- Instructions for the task: Reproduce, without any change, the span of lines from the opening of the records below to the line containing "return np.interp(r, skin[::-1, 0], skin[::-1, 1])", inclusive.

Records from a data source
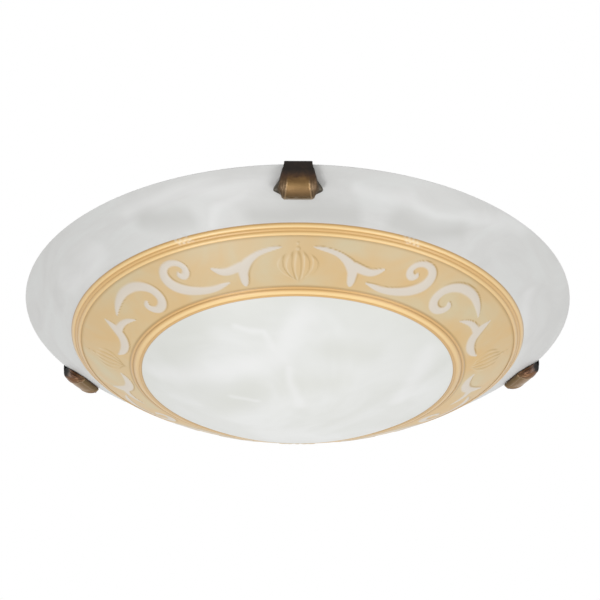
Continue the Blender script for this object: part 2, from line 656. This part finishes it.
# Glass bowl: one piece of pressed alabaster glass, about 6 mm thick, with a ground rim.
# Its scrolls, palmettes and reeded rings are pressed into the outer face, then stained amber and gilt.
rim_r, bowl_depth, glass_rise = 200.0, 87.4, 5.8
ring_r, ring_w, ring_drop = 165.3, 7.2, 25.7
dome_r, dome_drop, inner_ring_w = 113.4, 53.5, 8.2
flange_bow, band_bow, reed_h, rim_ease = 0.8, 2.6, 0.9, 0.8
inner_ring_r = dome_r + inner_ring_w


def bowed(p, q, bow, n):
    p, q = np.array(p), np.array(q)
    d = q - p
    chord = math.hypot(*d)
    out = np.array([-d[1], d[0]]) / chord
    radius = (chord * chord / 4 + bow * bow) / (2 * bow)
    centre = (p + q) / 2 - out * (radius - bow)
    half = math.asin(chord / 2 / radius)
    angles = half * (2 * np.arange(n + 1) / n - 1)
    return centre + radius * (np.cos(angles)[:, None] * out + np.sin(angles)[:, None] * d / chord)


dome_h = bowl_depth - dome_drop
dome_sphere = (dome_r ** 2 + dome_h ** 2) / (2 * dome_h)
dome_turn = np.arcsin(dome_r / dome_sphere) * (1 - np.arange(1, 65) / 64)
skin = np.concatenate([
    bowed([rim_r, -rim_ease], [ring_r, -ring_drop], flange_bow, 64),
    bowed([ring_r, -ring_drop], [dome_r, -dome_drop], band_bow, 64)[1:],
    np.stack([dome_sphere * np.sin(dome_turn), -bowl_depth + dome_sphere * (1 - np.cos(dome_turn))], 1),
])


def skin_z(r):
    return np.interp(r, skin[::-1, 0], skin[::-1, 1])


# The ornament is drawn in one quarter: angle from a palmette in degrees, radius in mm, half width in mm.
# Each stroke is a smooth curve through its points; the other quarters are its mirror images.
band_mid_r = 140.0
scrolls = [
    # leaf beside the front palmette: its curved stem, then its side branch
    [(4.4, 150.9, 0.5), (6.2, 150.2, 1.2), (8.6, 148.9, 1.5), (11.0, 147.0, 1.8), (13.2, 143.9, 2.5),
     (14.9, 140.4, 3.4), (16.0, 136.0, 3.5), (16.3, 131.8, 3.2), (16.5, 128.0, 2.6), (16.6, 125.6, 1.2)],
    [(16.0, 140.0, 3.2), (18.4, 138.6, 2.9), (20.6, 137.7, 2.7), (22.4, 138.4, 2.4), (24.0, 140.6, 1.5),
     (25.0, 142.3, 0.4)],
    # large scroll that curls inward
    [(21.4, 129.6, 0.7), (24.2, 128.2, 1.8), (27.2, 127.3, 2.4), (30.4, 128.0, 2.9), (33.8, 130.3, 3.4),
     (36.6, 133.8, 3.9), (38.6, 138.6, 4.0), (39.3, 143.8, 3.6), (38.9, 148.6, 2.9), (37.4, 152.0, 2.3),
     (35.2, 152.9, 2.0), (33.2, 151.0, 2.0), (32.2, 147.2, 2.2), (32.6, 143.8, 2.5), (33.8, 142.2, 2.4),
     (34.8, 143.6, 1.7), (34.7, 145.4, 0.8)],
    # second scroll, turned the other way
    [(64.2, 142.6, 0.5), (61.9, 145.2, 1.5), (59.2, 147.6, 2.2), (56.2, 149.6, 2.7), (53.2, 150.2, 3.0),
     (50.2, 149.4, 3.2), (47.6, 146.6, 3.3), (45.9, 142.4, 3.3), (45.3, 137.4, 3.4), (45.8, 132.8, 3.3),
     (47.4, 129.4, 3.1), (49.6, 128.4, 2.9), (51.3, 130.6, 2.8), (51.8, 134.2, 2.3), (50.8, 137.0, 1.2)],
    # leaf beside the side palmette: its stem, then its side branch
    [(83.6, 130.2, 0.6), (81.4, 128.2, 2.0), (78.6, 127.4, 2.7), (75.8, 128.2, 3.1), (73.2, 130.8, 3.4),
     (71.4, 134.6, 3.7), (70.2, 139.0, 3.3), (69.7, 143.0, 2.1), (69.4, 146.8, 0.5)],
    [(70.4, 136.2, 3.0), (67.4, 136.6, 2.3), (65.2, 136.2, 2.1), (63.2, 135.0, 1.8), (61.6, 133.3, 1.1),
     (60.5, 132.0, 0.4)],
]
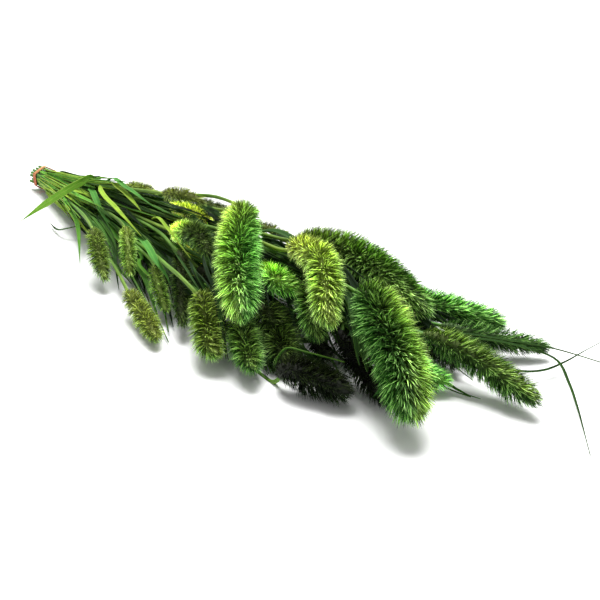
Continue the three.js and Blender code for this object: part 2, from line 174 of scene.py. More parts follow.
# Narrow blades that lie loose along the stems: how many, where on its stem each one starts as a
# share of it, its angle round the stem from the side towards the top, and its widths and lengths
LOOSE_BLADES = {
    "long": {"count": 150, "starts": (0.04, 0.2), "angles": (0.5, 3.7), "halves": (1.2, 2.4),
             "lengths": (80, 190), "seed": 11},
    "upper": {"count": 140, "starts": (0.1, 0.55), "angles": (0.3, 3.9), "halves": (1.0, 2.2),
              "lengths": (50, 120), "seed": 13},
}

# Dark blades that fill the room between neighbouring stalks, put there as painted shade: how many,
# where along the stalks they start, how far they sink below them, and their widths and lengths
INNER_BLADES = {"count": 444, "starts": (0.25, 0.85), "drops": (4, 13), "halves": (1.0, 2.2),
                "lengths": (50, 120), "seed": 12}
NEIGHBOURS = 4             # how many of the nearest stalks one may lie beside

# Stalks with an open gap between them that such blades close: dark ones, painted shade, among the
# far heads and towards the tip of the bunch, and greener ones that hang down on the near side, some
# of them in the shaded finishes
GAPS = {
    "gap": {"pairs": [(17, 21), (17, 30), (21, 30), (17, 20), (18, 17), (12, 16), (16, 18),
                      (12, 19), (13, 12), (14, 15), (15, 33), (20, 24), (20, 31), (18, 37),
                      (19, 35), (20, 32), (17, 32), (14, 12), (13, 14), (15, 37), (26, 37),
                      (32, 36), (26, 30), (17, 21), (17, 30), (20, 35), (20, 36)],
            "count": 270, "starts": (0.55, 0.92), "drops": (3, 9), "halves": (1.0, 2.0),
            "lengths": (40, 90), "seed": 14},
    "hanging": {"pairs": [(1, 2), (2, 5), (5, 4), (2, 4)],
                "count": 60, "starts": (0.45, 0.72), "drops": (3, 12), "halves": (0.8, 1.8),
                "lengths": (40, 75), "seed": 15},
    "tip": {"pairs": [(20, 23), (24, 23), (20, 24)],
            "count": 36, "starts": (0.6, 0.9), "drops": (3, 8), "halves": (1.0, 2.0),
            "lengths": (40, 80), "seed": 16},
}

# Rubber band
STRAND_RADIUS = 0.62 * MM
STRAND_SIDES = 10
STRAND_STEPS = 96
STRAND_HEIGHT, STRAND_WIDTH = 0.8, 1.15  # as shares of its radius: it is pressed flat
STRAND_LIFTS = (1.02, 0.3)  # how far a turn lies over the stems, and rises more in places

# Each turn's place along the bundle and its tilt, in mm, and where round it the turn is highest
BAND_TURNS = [(-2.1, 0.7, 0.3), (-0.8, -0.5, 1.9), (0.5, 0.6, 3.4), (1.9, -0.7, 5.0)]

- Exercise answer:
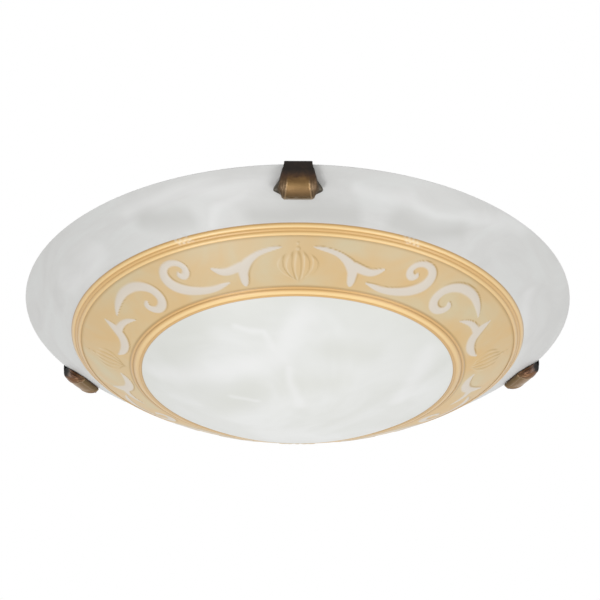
Continue the Blender script for this object: part 2, from line 656. This part finishes it.
# Glass bowl: one piece of pressed alabaster glass, about 6 mm thick, with a ground rim.
# Its scrolls, palmettes and reeded rings are pressed into the outer face, then stained amber and gilt.
rim_r, bowl_depth, glass_rise = 200.0, 87.4, 5.8
ring_r, ring_w, ring_drop = 165.3, 7.2, 25.7
dome_r, dome_drop, inner_ring_w = 113.4, 53.5, 8.2
flange_bow, band_bow, reed_h, rim_ease = 0.8, 2.6, 0.9, 0.8
inner_ring_r = dome_r + inner_ring_w


def bowed(p, q, bow, n):
    p, q = np.array(p), np.array(q)
    d = q - p
    chord = math.hypot(*d)
    out = np.array([-d[1], d[0]]) / chord
    radius = (chord * chord / 4 + bow * bow) / (2 * bow)
    centre = (p + q) / 2 - out * (radius - bow)
    half = math.asin(chord / 2 / radius)
    angles = half * (2 * np.arange(n + 1) / n - 1)
    return centre + radius * (np.cos(angles)[:, None] * out + np.sin(angles)[:, None] * d / chord)


dome_h = bowl_depth - dome_drop
dome_sphere = (dome_r ** 2 + dome_h ** 2) / (2 * dome_h)
dome_turn = np.arcsin(dome_r / dome_sphere) * (1 - np.arange(1, 65) / 64)
skin = np.concatenate([
    bowed([rim_r, -rim_ease], [ring_r, -ring_drop], flange_bow, 64),
    bowed([ring_r, -ring_drop], [dome_r, -dome_drop], band_bow, 64)[1:],
    np.stack([dome_sphere * np.sin(dome_turn), -bowl_depth + dome_sphere * (1 - np.cos(dome_turn))], 1),
])


def skin_z(r):
    return np.interp(r, skin[::-1, 0], skin[::-1, 1])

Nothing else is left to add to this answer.